Mas vamos voltar às tecnologias sociais neste cenário atual, pois elas serão vitais em tempos de emergência climática, que como disse outro colunista da Sler, Marcos Bliacheris, serão o novo normal. Sim, teremos que pensar em como em uma sociedade altamente meditiazada e digital pode utilizar saberes ancestrais para a redução de danos, mitigação, vivência de crises, recuperação de impactos e articulação da vida antes, durante e depois dos eventos climáticos. E a resposta está nas sabedorias ancestrais cruzadas com a tecnologia que temos neste momento de hiperciclo e transição.
Vamos a um exemplo
O desastre climático aqui no RS deixou mais de 600 mil pessoas desabrigadas, este é o numero das que estão sem casas e fora de abrigos. Onde estão estas pessoas? Já pensou que foram acolhidas por parentes e amigos? Esta é uma prática ancestral chamada de aquilombamento. Era utilizada pelos escravos africanos em suas fugas em busca de liberdade. E se reconfigura até hoje por seus descendentes no Brasil. Como considerar esta prática uma tecnologia para mitigação de eventos climáticos? Como preparar estas pessoas dispostas ao acolhimento e dar condições a elas para que recebam as pessoas em caso de desastre evitando os abrigos improvisados e cheios de problemas? Aí entra o papel de criar uma solução, por exemplo, onde o digital e o apoio governamental deve incidir e ter uma diretriz clara. Isto seria uma inovação social relevante e estratégica para momentos de crise.
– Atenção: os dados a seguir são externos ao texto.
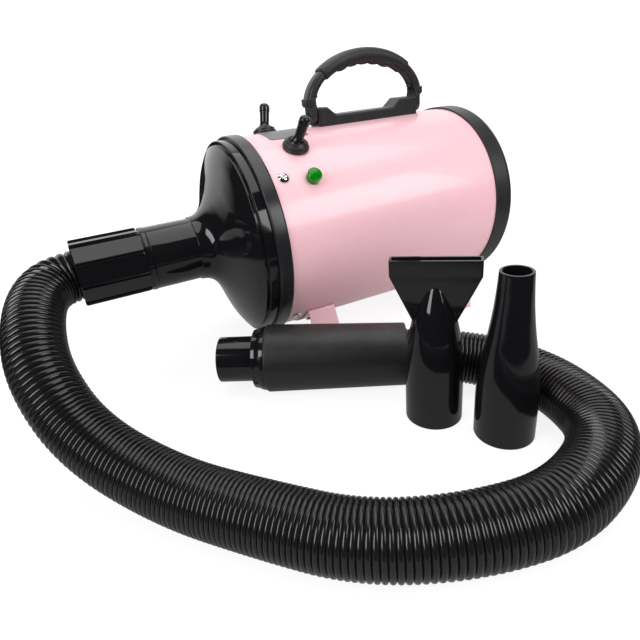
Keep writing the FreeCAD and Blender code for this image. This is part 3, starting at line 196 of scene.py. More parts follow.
# %% Surround and floor
WORLD_LIGHT = 0.50
FLOOR_SIZE = 60.0
DARK_SIDE = Vector((-0.35, -0.88, 0.3)).normalized()     # the room behind the viewer
BRIGHT_WALL, DARK_WALL = 1.15, 0.015     # what gloss sees on the two sides of the room
WALL_EDGE = (-0.48, -0.24)               # where bright turns to dark, as a cosine from DARK_SIDE
PAPER, SHADOWED = 0.82, 0.22             # the floor's grey as a source of light, and where a shadow is seen
GLOW_AT, GLOW = (0.3, 0.9), (0.86, 1.02)               # metres from the middle, and strength
MIRRORED_AT, MIRRORED = (0.42, 0.46), (0.4, DARK_WALL)   # the same, for glossy rays only

world = bpy.data.worlds.new("studio")
bpy.context.scene.world = world
world.use_nodes = True
tree = world.node_tree
tree.nodes.clear()
direction = add_node(tree, "TexCoord").outputs["Generated"]
towards = add_node(tree, "VectorMath", {"operation": "DOT_PRODUCT"}, _0=direction,
                   _1=DARK_SIDE).outputs["Value"]
room = ramp(tree, towards, *WALL_EDGE, BRIGHT_WALL, DARK_WALL)
camera_only = add_node(tree, "LightPath").outputs["Is Camera Ray"]
shown = maths(tree, "MAXIMUM", room, camera_only)
level = add_node(tree, "Mix", _0=seen_directly(tree), _2=WORLD_LIGHT, _3=shown).outputs[0]
surround = add_node(tree, "Background", Color=(1, 1, 1, 1), Strength=level)
tree.links.new(surround.outputs[0], add_node(tree, "OutputWorld").inputs["Surface"])

bpy.ops.mesh.primitive_plane_add(size=FLOOR_SIZE)
floor = bpy.context.object
floor.name = "floor"
floor_finish = bpy.data.materials.new("floor_paper")
floor_finish.use_nodes = True
tree = floor_finish.node_tree
tree.nodes.clear()
paper = add_node(tree, "BsdfDiffuse", Color=(PAPER, PAPER, PAPER, 1))
shadowed = add_node(tree, "BsdfDiffuse", Color=(SHADOWED, SHADOWED, SHADOWED, 1))
away = add_node(tree, "VectorMath", {"operation": "LENGTH"},
                _0=add_node(tree, "TexCoord").outputs["Object"]).outputs["Value"]
glow = add_node(tree, "Emission", Color=(1, 1, 1, 1), Strength=ramp(tree, away, *GLOW_AT, *GLOW))
lifted = add_node(tree, "AddShader", _0=shadowed.outputs[0], _1=glow.outputs[0])
mirrored = add_node(tree, "Emission", Color=(1, 1, 1, 1), Strength=ramp(tree, away, *MIRRORED_AT, *MIRRORED))
glossy_ray = add_node(tree, "LightPath").outputs["Is Glossy Ray"]
look = add_node(tree, "MixShader", Fac=seen_directly(tree), _1=paper.outputs[0], _2=lifted.outputs[0])
look = add_node(tree, "MixShader", Fac=glossy_ray, _1=look.outputs[0], _2=mirrored.outputs[0])
tree.links.new(look.outputs[0], add_node(tree, "OutputMaterial").inputs["Surface"])
floor.data.materials.append(floor_finish)

# %% Softboxes
def softbox(name, place, aim, width, height, watts):
    lamp = bpy.data.lights.new(name, "AREA")
    lamp.shape = "RECTANGLE"
    lamp.size, lamp.size_y = width, height
    lamp.energy = watts
    holder = bpy.data.objects.new(name, lamp)
    holder.location = place
    holder.rotation_euler = (Vector(aim) - Vector(place)).to_track_quat("-Z", "Y").to_euler()
    bpy.context.scene.collection.objects.link(holder)


MIDDLE = (0.0, 0.0, 0.08)
softbox("overhead", (0.15, 0.1, 1.35), MIDDLE, 1.4, 1.1, 9.5)
softbox("left", (-1.15, -0.35, 0.75), MIDDLE, 0.5, 0.9, 9.0)
softbox("front", (0.75, -1.15, 0.85), MIDDLE, 0.8, 0.7, 8.5)

# %% [markdown]
# ## Finishes
# Each finish is a Principled shader fed by small node groups. A group is built once and placed in every
# material that needs it, with its own values: `grain` is the fine texture of a moulding or of powder
# paint, `handling` is the smudges and hairlines that a thing gets in use, `dust` lies on what faces up,
# and `edge wear` finds the corners. They put out only masks and heights, and the shader stays outside.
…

E, assim, eu poderia citar muitas e muitas questões que fui pensando ao vivenciar na linha de frente o apoio no resgate das vitimas. Desde de mapeamento de riscos e sinalização para evacuação, segurança alimentar, manejo de saúde, preparação para evacuação. Vivemos um grande experimento do caos por despreparação TOTAL e negacionismo. E o pós? Adianta voltar para ás áreas inundadas? Minha tia e primos, por exemplo, moradores de Eldorado do Sul, em 6 meses tiveram suas casas inundadas duas vezes. É um a impacto muito grave para estas populações que vêm sendo afetadas pelo nosso comodismo em ter coragem de abraçar a regeneração e não apenas a engenharia. Nem vou entrar na questão política que daria um livro todinho. Mas este artigo só tem um objetivo: buscar esclarecer o leitor que a tecnologia que precisamos é social e urgente. Por isto, me dispus a integrar o Maratona RS, iniciativa idealizado pela Afrohaya e diversos atores gaúchos, onde times multidisciplinares estão sendo formados para gerar Soluções para o desafio da emergência climática. E você ainda acha que não pertence ao território da tecnologia? Se você tem capacidade de criar este chamado é pra você também.